No rushing: Slow is smooth, smooth is fast for EOD
By Capt. Logan Clark, 166th Airlift Wing Public Affairs
/ Published April 09, 2019
NEW CASTLE AIR NATIONAL GUARD BASE, Del. --
Airmen with the explosive ordnance disposal flight at the 166th Airlift Wing teamed up with the base’s emergency management Airmen to conduct a joint exercise operation here April 7.
Three Airmen with the EOD flight conducted a two-part exercise: identifying, decontaminating and sealing a dummy munition, overseen and graded by EOD; and a decontamination protocol, overseen by emergency management Airmen.
Why the two-pronged effort? The exercise munition was also a “chemical” threat, requiring isolation and decontamination, also giving emergency management a chance to flex their “decon” muscles.

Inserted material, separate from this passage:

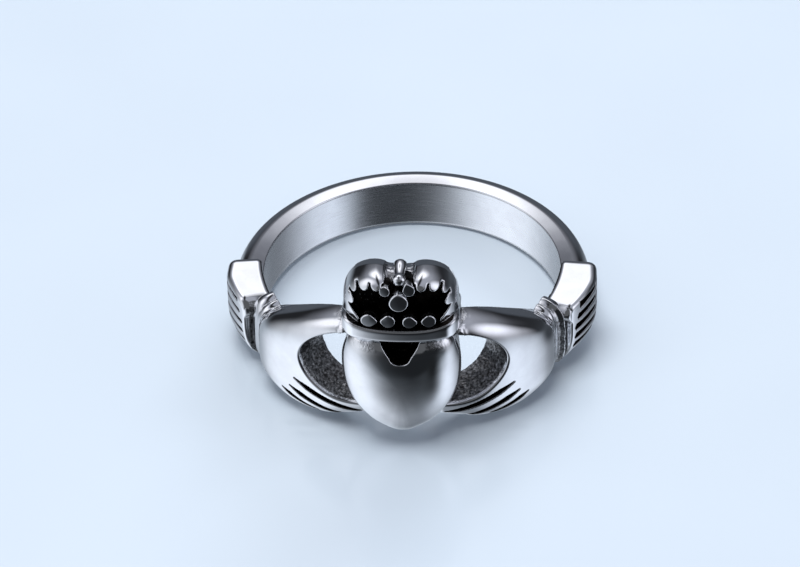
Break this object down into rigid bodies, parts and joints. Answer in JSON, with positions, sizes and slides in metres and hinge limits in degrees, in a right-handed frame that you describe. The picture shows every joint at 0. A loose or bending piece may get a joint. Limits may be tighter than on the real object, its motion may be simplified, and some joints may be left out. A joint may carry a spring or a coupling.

The EOD mission had several requirements, including creating a space to decontaminate both Airmen as well as the munition and a space to seal the munition, identifying the ordnance, and safely disposing of it. In this case, the disposal was an isolation rather than destruction.
Staff Sgts. Seth Kohn and Dominic Buckmuse were the “downrange” team, setting up the area and sealing off the munition. Staff Sgt. Todd Glessner was the team leader, overseeing the “downrange” Airmen and providing critical information for the team to safely dispose of the dummy munition.
This was the final requirement for Glessner to become a certified team leader, as well as earning his senior level badge. His flight leadership conducted an impromptu ceremony after the exercise to award his new hardware.
“We have awesome guys; people who are motivated, people who are problem solvers,” said Glessner about his time with the 166th EOD flight.
Kohn agreed. “I love this job,” he said.
For Tech Sgt. John Mayhoff, the emergency manager for the 166th Airlift Wing, this exercise was slightly out of the ordinary.
“We train a lot with our shop and the technical decontamination system, but it was unique to work with EOD in that they brought a munition through the “decon” line,” said Mayhoff. “We got some of our newer Airmen experience both working with another unit, as well as working with the decontamination equipment.”
The emergency management team guided the EOD Airmen through the decontamination process, ensuring they are able to handle a potential chemical or biological threat.
Some of the Airmen with the EOD flight have supported the active duty units in Germany. The flight is also responsible for supporting several counties and units in Pennsylvania, including Fort Indiantown Gap.
Emergency management is also responsible for chemical, biological, radiological, and nuclear (CBRN) training for the installation, as well as managing the Emergency Operations Center.